Namun tentu saja, pendekatan ini bukan tanpa kritik. Sebagian orang mungkin menilai bahwa berpura-pura tertawa bisa terasa artifisial, bahkan munafik. Tapi perlu dipahami, ini bukan soal menipu diri sendiri, melainkan memanfaatkan mekanisme alami tubuh untuk mengaktifkan sistem keseimbangan emosi.

Justru ketika seseorang memaksa dirinya tersenyum atau tertawa dalam situasi sulit, itu bisa menjadi langkah awal keluar dari lingkaran stres atau keputusasaan.

Langkah-langkah kecil ini bisa diterapkan dengan mudah. Misalnya, sekolah dapat menyisipkan laughing break di sela kegiatan belajar, guru dapat memancing siswa untuk tertawa saat menjelaskan materi sulit, atau orang tua dapat mengajak anak-anak tertawa pura-pura saat suasana di rumah terasa tegang. Yang penting adalah konsistensi dan kesadaran akan manfaatnya.

Trik ini bahkan sudah diadopsi dalam berbagai terapi tertawa (laughter therapy) di sejumlah negara. Terapi ini mengandalkan gerakan tertawa buatan sebagai pemicu kebahagiaan alami.

Banyak pasien depresi dan gangguan kecemasan yang menunjukkan perbaikan kondisi hanya dengan teknik ini, tanpa obat-obatan berat.

Untuk pelajar dan tenaga pendidik, ini adalah kabar baik.
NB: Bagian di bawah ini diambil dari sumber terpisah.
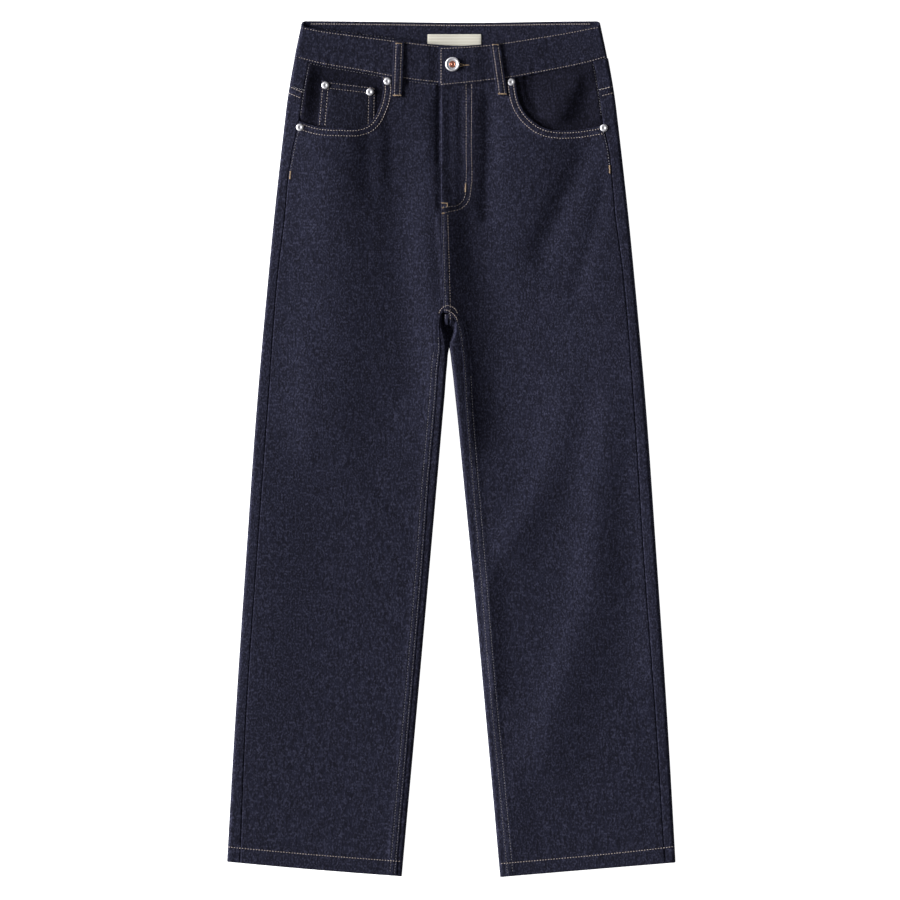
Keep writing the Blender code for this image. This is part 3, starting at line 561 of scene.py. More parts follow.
def wall(outer, inner, keep=None):
    """The points and faces of a closed wall: every kept cell twice, and a strip round the rim."""
    rows, cols = outer.shape[:2]
    count = rows * cols
    cell = np.arange(count).reshape(rows, cols)
    ring = np.stack([cell[:-1, :-1], cell[:-1, 1:], cell[1:, 1:], cell[1:, :-1]], axis=-1)
    ring = ring.reshape(-1, 4) if keep is None else ring[keep]
    starts, ends = ring.ravel(), np.roll(ring, -1, axis=1).ravel()
    single = ~np.isin(starts * count + ends, ends * count + starts)
    a, b = starts[single], ends[single]
    rim = np.stack([b, a, a + count, b + count], axis=-1)
    points = np.concatenate([outer.reshape(-1, 3), inner.reshape(-1, 3)])
    return points, [np.concatenate([ring, ring[:, ::-1] + count, rim])]


def lying(x, drop, top, bottom):
    """The outer and inner grid of a cloth that lies between two heights at each point."""
    return [np.stack(np.broadcast_arrays(x, drop, z), axis=-1) for z in (top, bottom)]


def unit(cols, rows):
    """Shares across and down a grid: a row of u and a column of v."""
    return np.linspace(0, 1, cols)[None, :], np.linspace(0, 1, rows)[:, None]


# %% [markdown]
# ## Denim
#
# The finish is a dark rinsed indigo denim. It is a twill of blue warp over pale weft: the dyed
# warp covers most of the face, the weft glints through as a fine grey speckle, and thicker
# stretches of yarn, called slubs, make short darker and lighter strokes up and down the leg. The
# surface is dry and scatters light widely, with hardly any gloss, so its specular level is low.
# The facings, which lie sunk under the fronts, are painted darker as the shade of that recess, and the coin
# pocket lies between.
#
# The real twill has about one rib in 0.9 mm. The speckle is drawn at 1.8 by 2.7 mm, the slubs at
# 2.4 by 11 mm and the cross threads at 9 by 1.8 mm, as coarse as they need to be to show.

# %% Node helpers


def linear(hex_colour):
    """An sRGB hex colour as linear red, green, blue and alpha."""
    parts = [int(hex_colour[i : i + 2], 16) / 255 for i in (0, 2, 4)]
    return [p / 12.92 if p <= 0.04045 else ((p + 0.055) / 1.055) ** 2.4 for p in parts] + [1.0]


def node(material, kind, links=(), **settings):
    """Add a node, set its inputs by name or number and its properties, and link its inputs."""
    made = material.node_tree.nodes.new(kind)
    for key, value in settings.items():
        if hasattr(made, key):
            setattr(made, key, value)
        else:
            made.inputs[key.replace("_", " ")].default_value = value
    for socket, source in links:
        material.node_tree.links.new(source, made.inputs[socket])
    return made


def finish(name, colour, roughness, metallic=0.0, specular=0.5):
    """A new material whose shader has the given colour, roughness, metal and specular level."""
    material = bpy.data.materials.new(name)
    material.use_nodes = True
    shader = material.node_tree.nodes["Principled BSDF"]
    shader.inputs["Base Color"].default_value = linear(colour)
    shader.inputs["Roughness"].default_value = roughness
    shader.inputs["Metallic"].default_value = metallic
    shader.inputs["Specular IOR Level"].default_value = specular
    return material, shader


def grain(material, width, length, detail):
    """Noise on the piece's own coordinates, whose cells are width by length millimetres."""
    where = node(material, "ShaderNodeTexCoord")
    size = (1000 / width, 1000 / length, 1000 / width)
    scaled = node(material, "ShaderNodeMapping", [("Vector", where.outputs["Object"])], Scale=size)
    made = node(material, "ShaderNodeTexNoise", [("Vector", scaled.outputs["Vector"])], Scale=1.0)
    made.inputs["Detail"].default_value = detail
    return made.outputs["Fac"]


def contrast(material, value, low, high, to_low=0.0, to_high=1.0):
    """Stretch a value between two levels, and hold it inside the new ones."""
    made = node(material, "ShaderNodeMapRange", [("Value", value)])
    for key, level in (("From Min", low), ("From Max", high), ("To Min", to_low), ("To Max", to_high)):
        made.inputs[key].default_value = level
    return made.outputs["Result"]


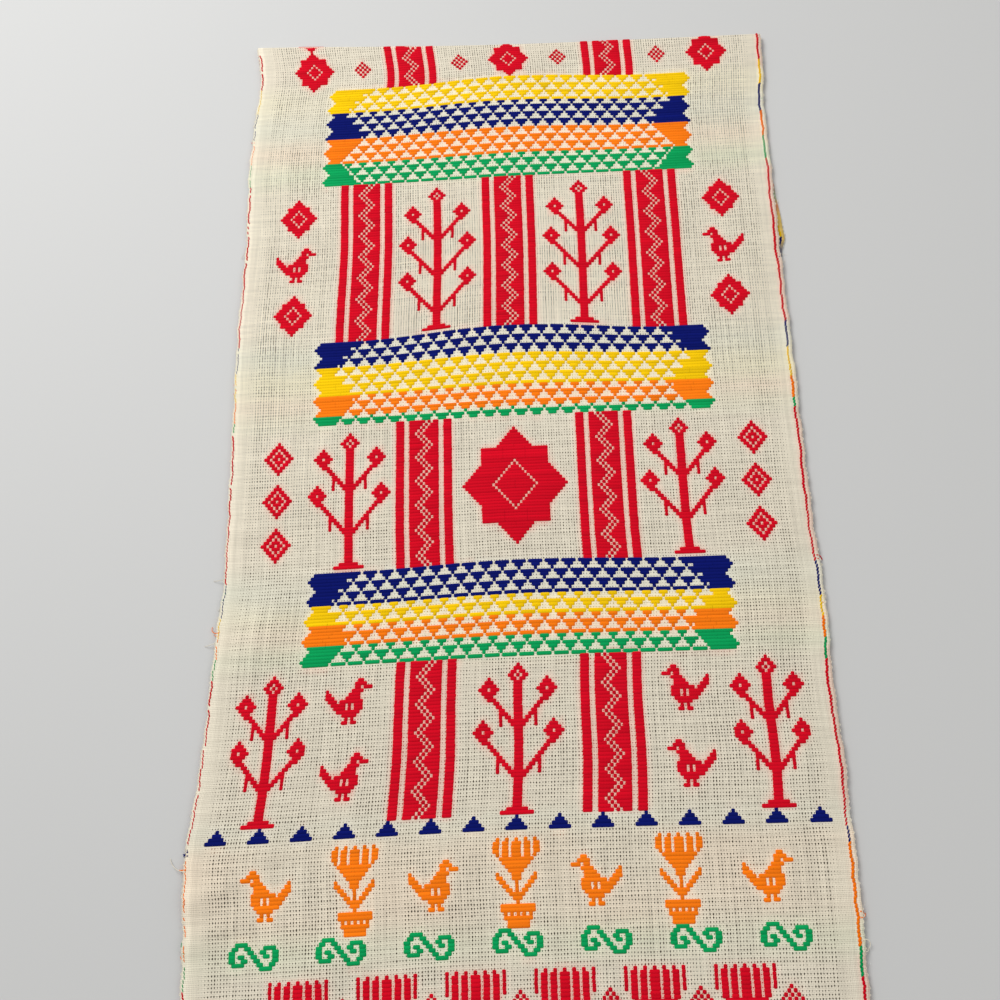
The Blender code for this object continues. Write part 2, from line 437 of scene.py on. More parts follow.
def plain_weave_group():
    """Hole mask, relief from 0 to 1, and thread shade of slubs and painted groove shade, from a
    vector in cells.

    Drawn Out moves weight from the wave along to the one across, so the holes join in lines.
    """
    tree, start, end = new_group(
        "plain_weave", "Cells", ("Openness", "Drawn Out"), ("Hole", "Relief", "Shade")
    )
    cells, drawn_out = start.outputs["Cells"], start.outputs["Drawn Out"]
    calc = partial(calculate, tree)
    noise = partial(stretched_noise, tree, cells)
    column, row, _ = split_vector(tree, cells)
    u = calc("MULTIPLY_ADD", noise((0.35, 0.05, 1.0)), THREAD_DRIFT, column)
    v = calc("MULTIPLY_ADD", noise((0.04, 0.40, 1.0)), THREAD_DRIFT, row)
    turn_u, turn_v = calc("MULTIPLY", u, FULL_TURN), calc("MULTIPLY", v, FULL_TURN)

    weight_u = calc("MULTIPLY_ADD", drawn_out, 0.4, 1.2)
    weight_v = calc("MULTIPLY_ADD", drawn_out, -0.4, 0.8)
    part_u = calc("MULTIPLY", calc("COSINE", turn_u), weight_u)
    part_v = calc("MULTIPLY", calc("COSINE", turn_v), weight_v)
    uneven = smooth_step(tree, noise((0.8, 0.8, 1.0), 1.0), 0.3, 0.62, 0.6, 1.2)
    open_here = calc("MULTIPLY", start.outputs["Openness"], uneven)
    above = calc("ADD", calc("ADD", part_u, part_v), calc("SUBTRACT", open_here, 2.0))
    tree.links.new(calc("MULTIPLY", above, 2.2, clamp=True), end.inputs["Hole"])

    sine_u, sine_v = calc("SINE", turn_u), calc("SINE", turn_v)
    over = calc("MULTIPLY", sine_u, sine_v)
    warp = calc("MULTIPLY", calc("ABSOLUTE", sine_u), calc("MULTIPLY_ADD", over, 0.3, 0.7))
    weft = calc("MULTIPLY", calc("ABSOLUTE", sine_v), calc("MULTIPLY_ADD", over, -0.3, 0.7))
    relief = calc("MAXIMUM", warp, weft)
    tree.links.new(relief, end.inputs["Relief"])

    # Shade: painted shade, darker in the grooves where the relief is low, added to the slubs' thick
    # and thin tone
    slubs = calc("ADD", noise((0.05, 0.9, 1.0), 3.0), noise((0.9, 0.03, 1.0), 3.0))
    slubs = calc("MULTIPLY_ADD", slubs, 0.36, 0.46)
    tree.links.new(calc("MULTIPLY_ADD", relief, 0.32, slubs), end.inputs["Shade"])
    return tree


PLAIN_WEAVE = plain_weave_group()
print("node group", PLAIN_WEAVE.name)

# %% [markdown]
# ## Twisted yarn
# The brocade yarn is thick and loosely twisted. Every float carries a small vector: how far
# along the yarn a point is, how far round it, and a tone of its own. Slanting stripes of the
# first two give the plies, and the tone sets one float off from its neighbour.


# %% The yarn's twist as a node group
def twisted_yarn_group():
    """Relief of the plies and a shade about 1, from a vector of along, around and tone."""
    tree, start, end = new_group("twisted_yarn", "Yarn", (), ("Relief", "Shade"))
    yarn = start.outputs["Yarn"]
    calc = partial(calculate, tree)
    along, around, tone = split_vector(tree, yarn)
    turns = calc("MULTIPLY_ADD", along, 0.75, around)
    plies = calc("SINE", calc("MULTIPLY", turns, FULL_TURN))
    fibres = stretched_noise(tree, yarn, (0.8, 9.0, 0.0), 3.0)
    tree.links.new(calc("MULTIPLY_ADD", plies, 0.25, fibres), end.inputs["Relief"])
    shade = calc("MULTIPLY_ADD", tone, 0.08, 0.92)
    tree.links.new(calc("MULTIPLY_ADD", fibres, 0.16, shade), end.inputs["Shade"])
    return tree


TWISTED_YARN = twisted_yarn_group()
print("node group", TWISTED_YARN.name)

# %% [markdown]
# ## Colours and colour zones
# A pick of pattern yarn runs from edge to edge, so the colour can only change from one row to
# the next, and a motif that stands across a change takes the new colour. Where the yarn passes
# behind the ground it tints it faintly, and on the wrong side it shows as stripes.

# %% Colours and zones
GROUND = linear(230, 222, 201)
YARN_COLOURS = {
    "red": linear(214, 8, 34),
    "yellow": linear(250, 203, 8),
    "orange": linear(255, 126, 18),
    "green": linear(8, 160, 88),
    "navy": linear(8, 20, 104),
    "cream": linear(232, 224, 206),
}
PATTERN_COLOURS = ("red", "yellow", "navy", "orange", "green")
TINTS = {
    "red": (1.0, 0.985, 0.99),
    "yellow": (1.01, 1.015, 0.95),
    "orange": (1.045, 0.98, 0.96),
    "green": (0.94, 0.995, 0.95),
    "navy": (0.94, 0.99, 1.0),
    "cream": (1.0, 1.0, 1.0),
}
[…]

Di tengah berbagai tekanan kurikulum, tuntutan capaian akademik, dan dinamika sosial yang rumit, strategi sederhana seperti pura-pura tertawa bisa menjadi senjata ampuh yang murah, aman, dan langsung terasa efeknya.

Kesimpulannya, tertawa memang bukan selalu soal lucu. Kadang, itu adalah bentuk perlawanan terhadap stres. Dan yang lebih mengejutkan: otak Anda tak bisa membedakan mana yang nyata dan mana yang pura-pura. Jadi, kenapa tidak mencoba tertawa meski hanya dibuat-buat dan rasakan manfaatnya bagi tubuh dan pikiran Anda?

Demikian informasi terkini dilansir dari https://www.instagram.com/voxnative/

Ingin mencoba? Ayo tertawa sekarang… ha… ha… ha…
Siapa tahu, hari ini bisa terasa lebih ringan hanya dengan memancing senyum di wajah Anda sendiri.